Verhaltensänderungen können auch hilfreich sein. Patienten mit SB und SBAS kann empfohlen werden, die Seitenlage im Schlaf zu trainieren, z. B. mit dazu speziell angefertigten Rückenlage-Verhinderungswesten [34, 35]. Gleichzeitig ist eine Hochlagerung des Oberkörpers sinnvoll, um eine Flüssigkeitsverschiebung in den Hals und den Reflux von Magensäure in den Rachen zu vermeiden [37]. Regelmäßige Bewegung und eine natriumarme Ernährung reduzieren den Lymphstau in den Geweben und helfen ebenso wie eine Gewichtsreduktion [1]. Ganz allgemeine Maßnahmen zur Schlafhygiene, wie z. B. die Vermeidung von Alkohol, Kaffee, Nikotin und Drogen, können sich ebenfalls positiv auf beide Störungen auswirken [95, 96].

Adenotonsillektomie und Gaumennahterweiterung bei Kindern weisen deutliche Erfolge bei der Behandlung von SBAS und SB auf [97, 98, 99, 100, 101, 102, 103]. Dies belegt den kausalen Zusammenhang von SBAS bei Kindern mit dem SB, insbesondere beim Schnarchen und bei Mundatmern.

Abb. 5a,b
figure 5

Wirkungsweise einer Unterkieferprotrusionsschiene (UPS) mit Erweiterung der oberen Atemwege durch eine Protrusion des Unterkiefers im Schlaf

Fazit für die Praxis

  • Beim primären oder idiopathischen SB können die Zähne nur unspezifisch durch Okklusionsschienen geschützt werden, beim sekundären SB müssen auslösende Faktoren identifiziert werden.

  • SBAS sind ein wichtiger Risikofaktor bei schwerem SB, insbesondere bei längerdauernden atembedingten Sauerstoffabfällen und den damit einhergehenden Weckreaktionen.

  • Besonders bei Kindern, die nachts mit den Zähnen knirschen und schnarchen, ist auf SBAS zu achten.

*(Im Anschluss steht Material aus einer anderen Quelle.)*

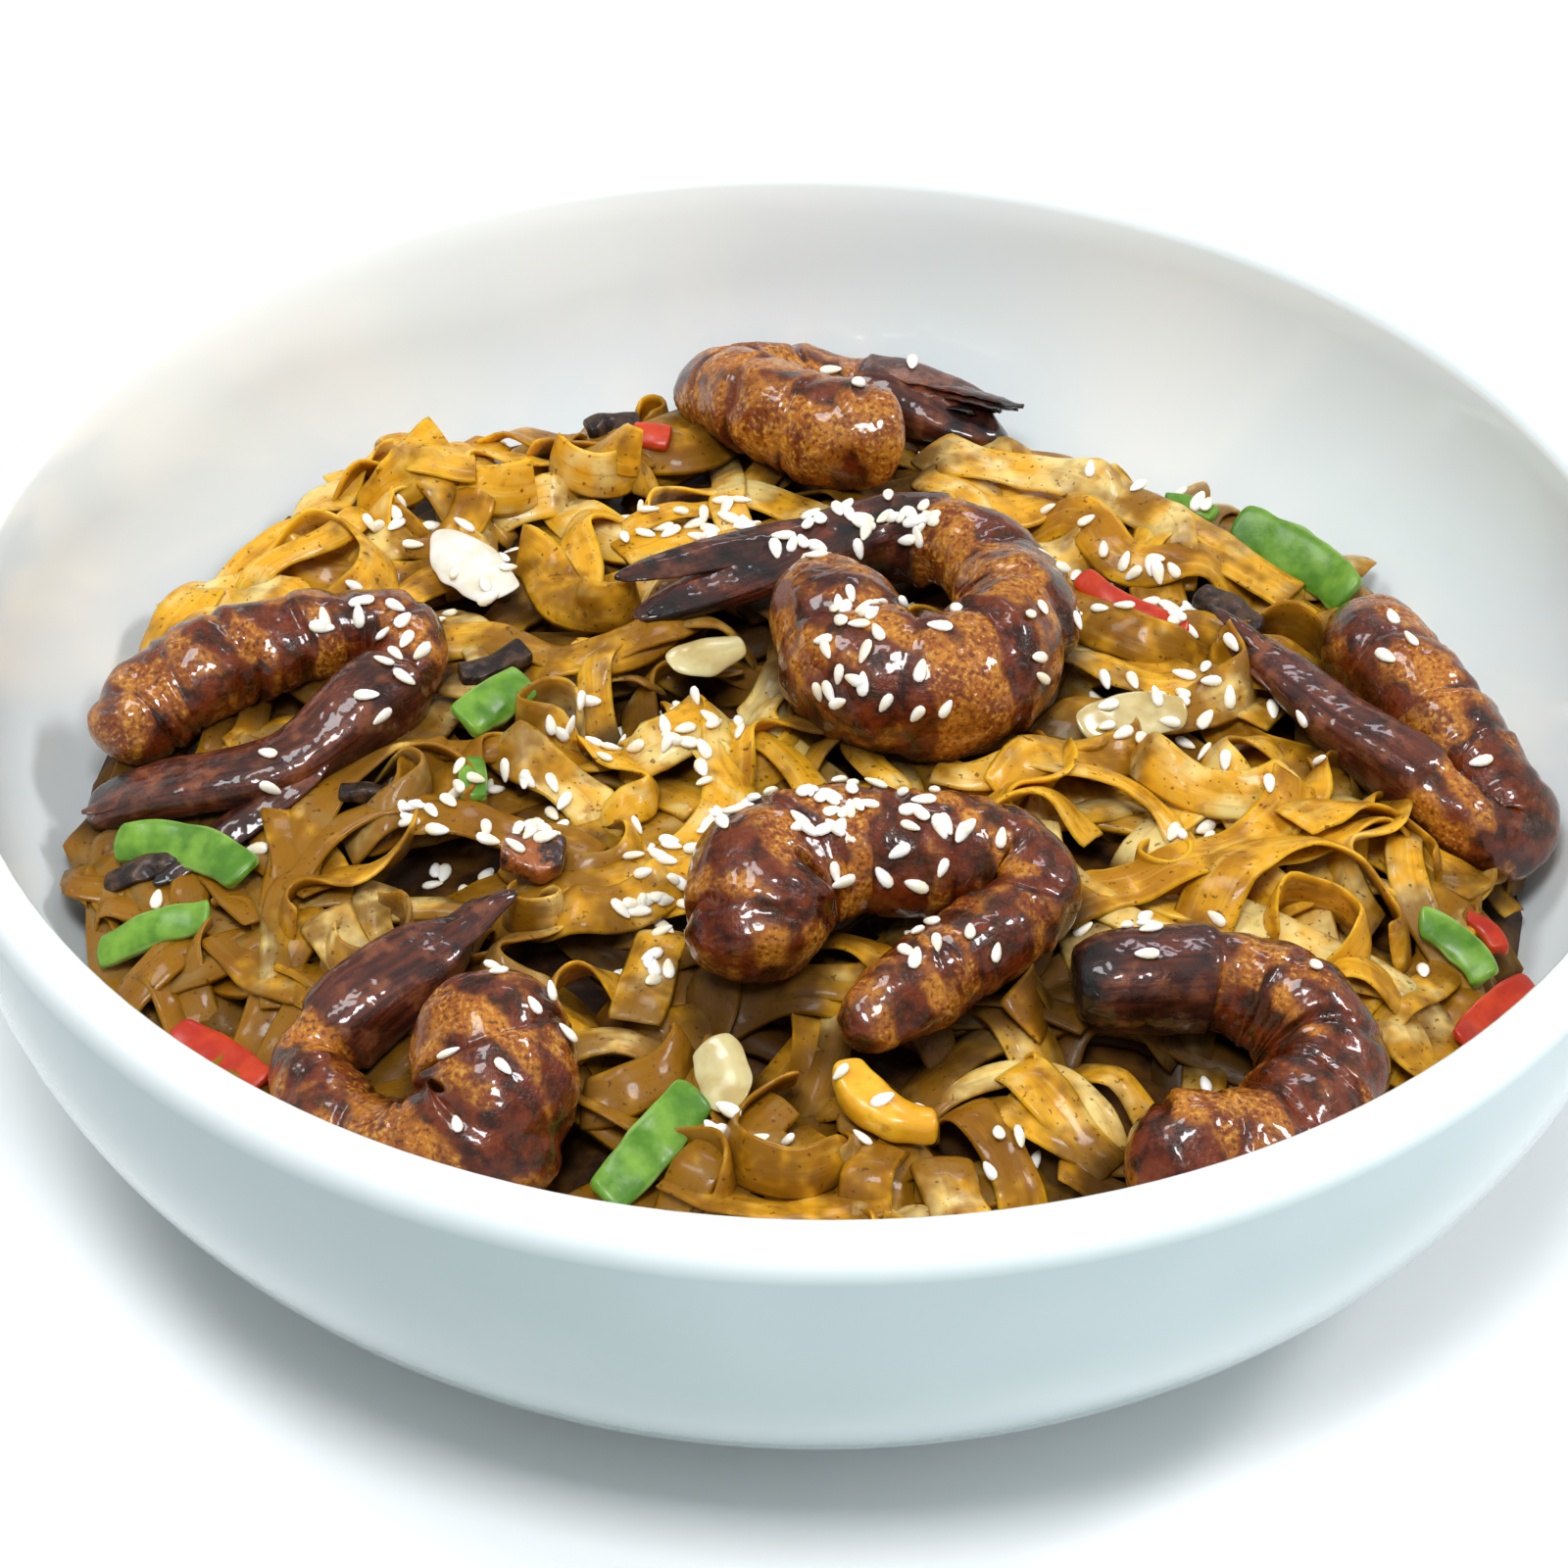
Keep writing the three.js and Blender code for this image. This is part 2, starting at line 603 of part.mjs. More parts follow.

Häufig liegt hier ein sekundärer SB vor, der kausal durch Adenotonsillektomie und/oder kieferorthopädische Verfahren behandelt werden kann.

  • Vor Einsatz klassischer Okklusionsschienen wegen Bruxismus sollten die Patienten nach Symptomen und Zeichen von SBAS gefiltert werden, um diese wesentliche Erkrankung nicht zu übersehen oder sogar zu verstärken.

  • Nach Diagnose- und Indikationsstellung durch Schlafmediziner können Zahnärzte im interdisziplinären Team mit den UPS sowohl die SBAS bessern bzw. beseitigen als auch den SB positiv beeinflussen.